Do you have the qualities of a master salesman?

Do you have the qualities of a master salesman?

Written By Jeffrey Gitomer
@GITOMER

KING OF SALES, The author of seventeen best-selling books including The Sales Bible, The Little Red Book of Selling, and The Little Gold Book of Yes! Attitude. His live coaching program, Sales Mastery, is available at gitomer.me.

Napoleon Hill author of the legendary Think and Grow Rich, has a rare book titled, How to Sell Your Way Through Life (1939). This is the last of a four-part series that will present the 28 Qualities the Master Salesman Must Develop. (The original language and syntax are intact.)

Your challenge is not just to read them and say “Yep, I know that.” Salespeople already know everything. The problem is they don’t DO it. To get the maximum value from this list, don’t just read it. Rate yourself from 1-10 on your present level of competence or excellence for each quality. I dare you.

The last six qualities presented here are the toughest to acquire and maintain. How do you rate?

23. The habit of rendering more service than is expected of him. The super-salesman follows the habit of rendering service which is greater in quantity, and finer in quality than he is expected to render, thereby profiting by the law of Increasing Returns, as well as by the law of Contrast.

24. Profiting by failures and mistakes. The super-salesman experiences no such contingent as “lost effort.” He profits by all of his mistakes and, through observation, by the mistakes of others. He knows that in every failure and mistake may be found (if analyzed) the seed of an equivalent success!

25. The master mind. The super-salesman understands and applies the “Master Mind” principle, through which greatly multiplies his power to achieve. (The Master Mind principle means “the coordination of two or more individual minds, working in perfect harmony for a definite purpose.”)

26. A definite major aim. The super-salesman works always with a definite sales quota, or goal, in mind. He never goes at his work merely with the aim of selling all he can. He not only works with a definite goal in mind, but he has a definite time in which to attain the object of that goal. There is a psychological effect of a definite chief aim known as a process called autosuggestion.

27. The Golden Rule applied. The super-salesman uses the Golden Rule as the foundation of all of his business transactions, putting himself in the “other man’s shoes,” and seeing the situation from his viewpoint. This quality will be a greater necessity in the future than it has been in the past, because of the changes in business ethics which have taken place as the result of the Business Depression.

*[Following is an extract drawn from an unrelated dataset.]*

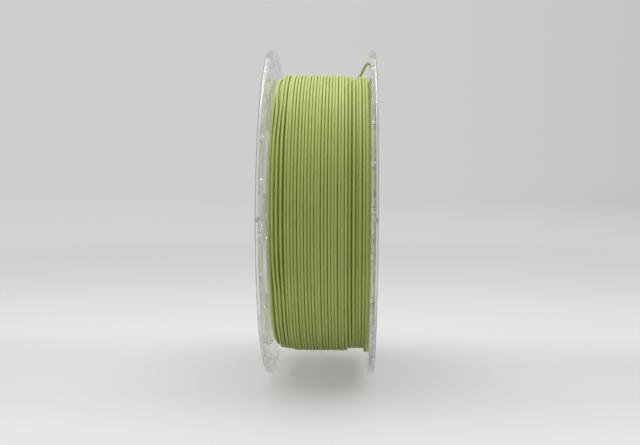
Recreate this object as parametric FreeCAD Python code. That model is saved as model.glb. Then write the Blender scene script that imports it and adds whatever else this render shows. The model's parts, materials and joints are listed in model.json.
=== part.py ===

Of all the qualities that a salesman must possess, none is more necessary, none more valuable than the last one:

28. Enthusiasm. The super-salesman has an abundance of enthusiasm which he can use at will. Moreover, he knows the vibrations of thought which he releases through his enthusiasm will be picked up by the prospective buyer and acted upon as if it were his own creation.

Enthusiasm is a difficult thing to explain, but its presence is easily recognized. Everybody likes an enthusiastic person. He is high of spirit and radiates an atmosphere of good fellowship, high faith, and lofty purpose. Perhaps enthusiasm is born as much of his own deep faith in himself, the mission of work he carries on, and the good he does in his work, as anything.

Therefore, to every salesman this advice is given as though from Sinai: With all thy getting, get enthusiasm.

Hill closes the chapter with: Mastery in connection with these major factors in selling entitles those who sell to rate as super-salesmen! Study the list carefully and make sure you are not weak in connection with any of these qualities, if you aspire to mastery in selling.

You will observe that every quality may be acquired!

This does not harmonize with the false notion that “Salesmen are born and not made.” Salesmanship is an art and a science, and may be acquired by those with the will to acquire it.

There is not a sales training program in America that could not be run on these principles. Put them into language of the 2000’s and they are a prescription for the 21st century. You may want to include saleswomen into the verbiage but realize that in the 40’s, it was perfectly acceptable to use the “man” suffix to include all genders. Times have changed some will argue for the better.

Go back and review the writing. Hill’s methodology is designed that way. I know people who have read Think and Grow Rich a dozen times (three times for me). And for those of you who doubt his greatness or read the words and think, “kind of hokey,” you should know that Napoleon Hill’s mastermind group consisted of people like Andrew Carnegie, Thomas Edison and Henry Ford. Who’s in yours?